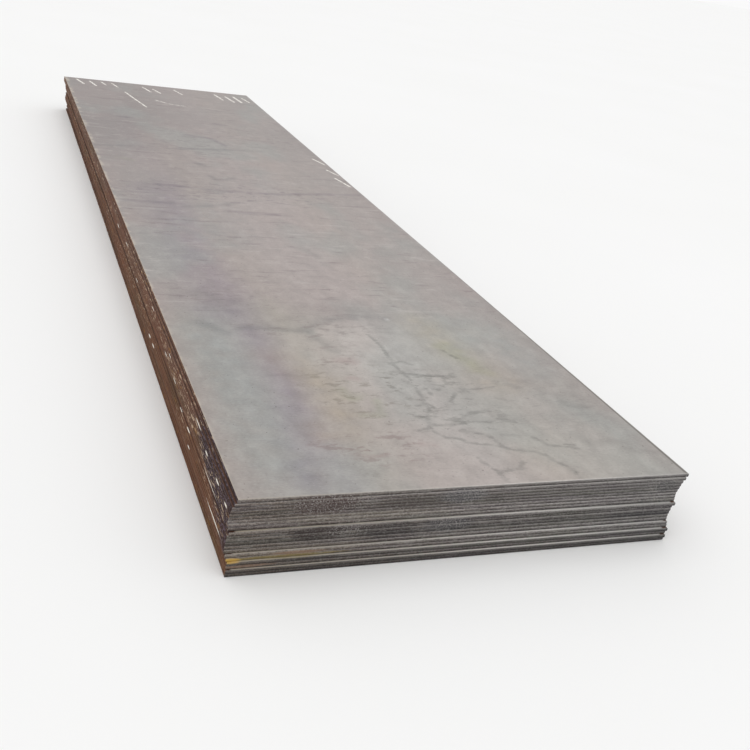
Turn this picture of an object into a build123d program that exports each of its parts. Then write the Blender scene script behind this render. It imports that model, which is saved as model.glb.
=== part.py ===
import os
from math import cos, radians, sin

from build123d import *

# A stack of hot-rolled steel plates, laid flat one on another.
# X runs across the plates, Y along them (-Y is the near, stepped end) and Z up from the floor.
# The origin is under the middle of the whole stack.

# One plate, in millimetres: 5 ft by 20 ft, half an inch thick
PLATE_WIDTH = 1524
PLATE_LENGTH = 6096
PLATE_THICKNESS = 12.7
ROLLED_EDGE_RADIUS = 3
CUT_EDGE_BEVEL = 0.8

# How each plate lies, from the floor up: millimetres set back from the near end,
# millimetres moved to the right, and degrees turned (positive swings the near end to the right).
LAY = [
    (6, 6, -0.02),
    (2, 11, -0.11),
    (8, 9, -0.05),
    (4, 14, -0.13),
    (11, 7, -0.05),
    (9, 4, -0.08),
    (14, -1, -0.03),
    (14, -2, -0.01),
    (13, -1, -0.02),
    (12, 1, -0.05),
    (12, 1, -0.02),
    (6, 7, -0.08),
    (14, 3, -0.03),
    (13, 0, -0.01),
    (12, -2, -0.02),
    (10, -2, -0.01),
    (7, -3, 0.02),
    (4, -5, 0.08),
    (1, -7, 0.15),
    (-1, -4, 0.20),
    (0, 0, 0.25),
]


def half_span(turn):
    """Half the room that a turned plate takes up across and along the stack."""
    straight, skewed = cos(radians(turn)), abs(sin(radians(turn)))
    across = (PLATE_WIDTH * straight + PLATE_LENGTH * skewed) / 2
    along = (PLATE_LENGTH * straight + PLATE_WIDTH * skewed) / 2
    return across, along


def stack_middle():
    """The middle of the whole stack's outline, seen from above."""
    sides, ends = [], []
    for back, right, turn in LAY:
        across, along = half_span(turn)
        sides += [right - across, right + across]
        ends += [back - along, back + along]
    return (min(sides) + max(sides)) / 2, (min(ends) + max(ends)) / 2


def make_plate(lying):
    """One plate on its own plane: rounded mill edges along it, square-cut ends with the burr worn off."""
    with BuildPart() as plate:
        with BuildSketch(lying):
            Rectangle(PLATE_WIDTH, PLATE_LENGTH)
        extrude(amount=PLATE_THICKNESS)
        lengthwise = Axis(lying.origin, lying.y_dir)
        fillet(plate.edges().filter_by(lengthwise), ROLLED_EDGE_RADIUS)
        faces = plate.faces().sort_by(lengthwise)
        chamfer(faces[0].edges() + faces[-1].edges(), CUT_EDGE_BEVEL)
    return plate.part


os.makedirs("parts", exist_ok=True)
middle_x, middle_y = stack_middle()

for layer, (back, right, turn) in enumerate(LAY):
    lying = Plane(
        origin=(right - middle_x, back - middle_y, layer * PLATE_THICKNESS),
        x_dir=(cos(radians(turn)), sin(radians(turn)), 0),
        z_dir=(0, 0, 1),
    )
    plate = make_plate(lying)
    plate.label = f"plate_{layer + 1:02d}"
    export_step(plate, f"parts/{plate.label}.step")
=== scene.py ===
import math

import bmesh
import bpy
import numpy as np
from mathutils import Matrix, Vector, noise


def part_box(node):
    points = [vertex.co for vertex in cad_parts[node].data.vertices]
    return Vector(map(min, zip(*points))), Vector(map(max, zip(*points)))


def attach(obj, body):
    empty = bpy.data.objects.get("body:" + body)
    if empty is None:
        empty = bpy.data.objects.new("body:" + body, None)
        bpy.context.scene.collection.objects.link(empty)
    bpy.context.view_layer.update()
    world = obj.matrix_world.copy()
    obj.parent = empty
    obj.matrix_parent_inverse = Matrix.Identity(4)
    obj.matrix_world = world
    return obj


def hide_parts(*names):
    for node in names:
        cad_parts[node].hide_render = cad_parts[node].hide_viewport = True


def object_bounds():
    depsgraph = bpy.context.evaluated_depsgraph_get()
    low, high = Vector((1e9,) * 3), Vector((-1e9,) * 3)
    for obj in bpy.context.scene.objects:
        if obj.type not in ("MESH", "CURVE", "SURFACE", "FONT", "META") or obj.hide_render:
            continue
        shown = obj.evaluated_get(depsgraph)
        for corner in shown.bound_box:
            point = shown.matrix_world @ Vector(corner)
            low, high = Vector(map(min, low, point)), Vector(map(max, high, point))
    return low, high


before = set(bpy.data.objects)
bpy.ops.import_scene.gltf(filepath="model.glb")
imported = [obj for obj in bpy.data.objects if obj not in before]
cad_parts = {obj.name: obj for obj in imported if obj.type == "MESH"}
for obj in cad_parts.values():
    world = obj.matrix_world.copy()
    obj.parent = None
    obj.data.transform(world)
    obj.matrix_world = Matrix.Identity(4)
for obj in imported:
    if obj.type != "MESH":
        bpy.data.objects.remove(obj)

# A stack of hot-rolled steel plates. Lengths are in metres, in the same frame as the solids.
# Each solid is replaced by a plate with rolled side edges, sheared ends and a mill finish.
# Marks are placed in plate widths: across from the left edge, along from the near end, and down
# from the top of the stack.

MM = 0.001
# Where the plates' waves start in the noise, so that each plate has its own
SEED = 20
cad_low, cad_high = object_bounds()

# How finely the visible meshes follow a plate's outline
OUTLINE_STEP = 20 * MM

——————

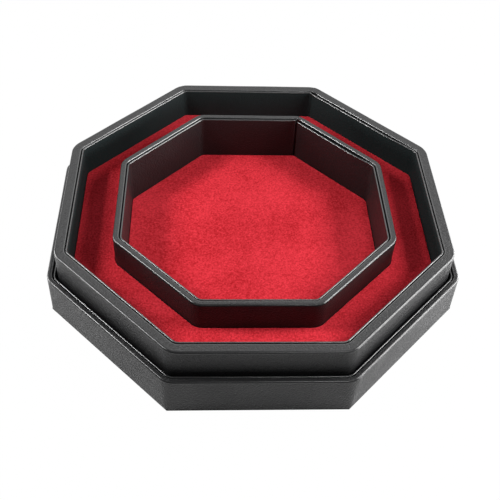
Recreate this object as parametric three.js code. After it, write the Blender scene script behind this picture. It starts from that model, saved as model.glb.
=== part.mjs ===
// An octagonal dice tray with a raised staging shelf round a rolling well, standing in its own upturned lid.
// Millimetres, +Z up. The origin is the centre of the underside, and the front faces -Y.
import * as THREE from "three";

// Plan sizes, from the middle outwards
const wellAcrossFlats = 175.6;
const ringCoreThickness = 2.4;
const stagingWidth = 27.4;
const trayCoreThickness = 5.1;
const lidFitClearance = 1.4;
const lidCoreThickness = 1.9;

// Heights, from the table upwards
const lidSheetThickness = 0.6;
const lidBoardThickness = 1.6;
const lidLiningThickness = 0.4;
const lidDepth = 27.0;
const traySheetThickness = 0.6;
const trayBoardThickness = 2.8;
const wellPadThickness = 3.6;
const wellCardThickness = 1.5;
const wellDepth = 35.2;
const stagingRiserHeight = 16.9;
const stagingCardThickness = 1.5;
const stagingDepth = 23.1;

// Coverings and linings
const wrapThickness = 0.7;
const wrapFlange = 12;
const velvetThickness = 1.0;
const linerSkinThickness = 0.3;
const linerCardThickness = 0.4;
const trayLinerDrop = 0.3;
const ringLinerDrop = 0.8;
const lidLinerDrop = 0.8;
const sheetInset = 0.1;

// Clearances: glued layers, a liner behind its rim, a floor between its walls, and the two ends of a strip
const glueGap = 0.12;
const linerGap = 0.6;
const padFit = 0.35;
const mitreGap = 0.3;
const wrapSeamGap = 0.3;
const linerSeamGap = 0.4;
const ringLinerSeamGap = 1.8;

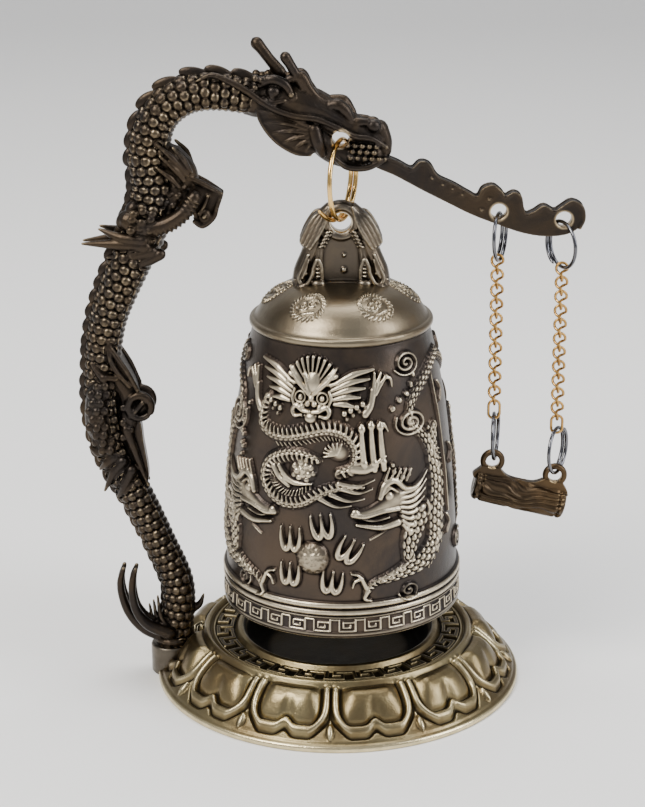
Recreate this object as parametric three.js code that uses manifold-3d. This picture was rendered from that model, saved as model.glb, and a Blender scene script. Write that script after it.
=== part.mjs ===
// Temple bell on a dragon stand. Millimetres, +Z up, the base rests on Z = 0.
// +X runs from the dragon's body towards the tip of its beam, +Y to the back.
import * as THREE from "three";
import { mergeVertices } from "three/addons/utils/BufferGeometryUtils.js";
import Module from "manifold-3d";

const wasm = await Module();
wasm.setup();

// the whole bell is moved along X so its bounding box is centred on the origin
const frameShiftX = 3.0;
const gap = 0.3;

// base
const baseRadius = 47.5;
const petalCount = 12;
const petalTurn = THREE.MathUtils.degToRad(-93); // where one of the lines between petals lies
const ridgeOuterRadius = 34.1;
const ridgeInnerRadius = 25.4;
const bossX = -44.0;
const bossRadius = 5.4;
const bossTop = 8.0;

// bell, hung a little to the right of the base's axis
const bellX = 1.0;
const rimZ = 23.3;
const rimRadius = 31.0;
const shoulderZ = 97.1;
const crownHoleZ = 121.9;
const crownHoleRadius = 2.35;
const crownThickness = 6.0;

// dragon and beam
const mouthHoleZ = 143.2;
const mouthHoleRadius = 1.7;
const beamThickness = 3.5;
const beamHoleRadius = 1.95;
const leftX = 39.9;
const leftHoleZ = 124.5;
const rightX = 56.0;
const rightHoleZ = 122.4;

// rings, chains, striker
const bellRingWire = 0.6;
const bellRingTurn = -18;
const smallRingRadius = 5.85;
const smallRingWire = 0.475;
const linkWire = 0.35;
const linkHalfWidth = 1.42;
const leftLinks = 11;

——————

▶ [Description of the task]:
Retype verbatim the lines that run from the line containing "for layer, (back, right, turn)" to the line containing "bpy.data.objects.remove(obj)", both inclusive, and no others.

▶ [Worked answer]:
for layer, (back, right, turn) in enumerate(LAY):
    lying = Plane(
        origin=(right - middle_x, back - middle_y, layer * PLATE_THICKNESS),
        x_dir=(cos(radians(turn)), sin(radians(turn)), 0),
        z_dir=(0, 0, 1),
    )
    plate = make_plate(lying)
    plate.label = f"plate_{layer + 1:02d}"
    export_step(plate, f"parts/{plate.label}.step")
=== scene.py ===
import math

import bmesh
import bpy
import numpy as np
from mathutils import Matrix, Vector, noise


def part_box(node):
    points = [vertex.co for vertex in cad_parts[node].data.vertices]
    return Vector(map(min, zip(*points))), Vector(map(max, zip(*points)))


def attach(obj, body):
    empty = bpy.data.objects.get("body:" + body)
    if empty is None:
        empty = bpy.data.objects.new("body:" + body, None)
        bpy.context.scene.collection.objects.link(empty)
    bpy.context.view_layer.update()
    world = obj.matrix_world.copy()
    obj.parent = empty
    obj.matrix_parent_inverse = Matrix.Identity(4)
    obj.matrix_world = world
    return obj


def hide_parts(*names):
    for node in names:
        cad_parts[node].hide_render = cad_parts[node].hide_viewport = True


def object_bounds():
    depsgraph = bpy.context.evaluated_depsgraph_get()
    low, high = Vector((1e9,) * 3), Vector((-1e9,) * 3)
    for obj in bpy.context.scene.objects:
        if obj.type not in ("MESH", "CURVE", "SURFACE", "FONT", "META") or obj.hide_render:
            continue
        shown = obj.evaluated_get(depsgraph)
        for corner in shown.bound_box:
            point = shown.matrix_world @ Vector(corner)
            low, high = Vector(map(min, low, point)), Vector(map(max, high, point))
    return low, high


before = set(bpy.data.objects)
bpy.ops.import_scene.gltf(filepath="model.glb")
imported = [obj for obj in bpy.data.objects if obj not in before]
cad_parts = {obj.name: obj for obj in imported if obj.type == "MESH"}
for obj in cad_parts.values():
    world = obj.matrix_world.copy()
    obj.parent = None
    obj.data.transform(world)
    obj.matrix_world = Matrix.Identity(4)
for obj in imported:
    if obj.type != "MESH":
        bpy.data.objects.remove(obj)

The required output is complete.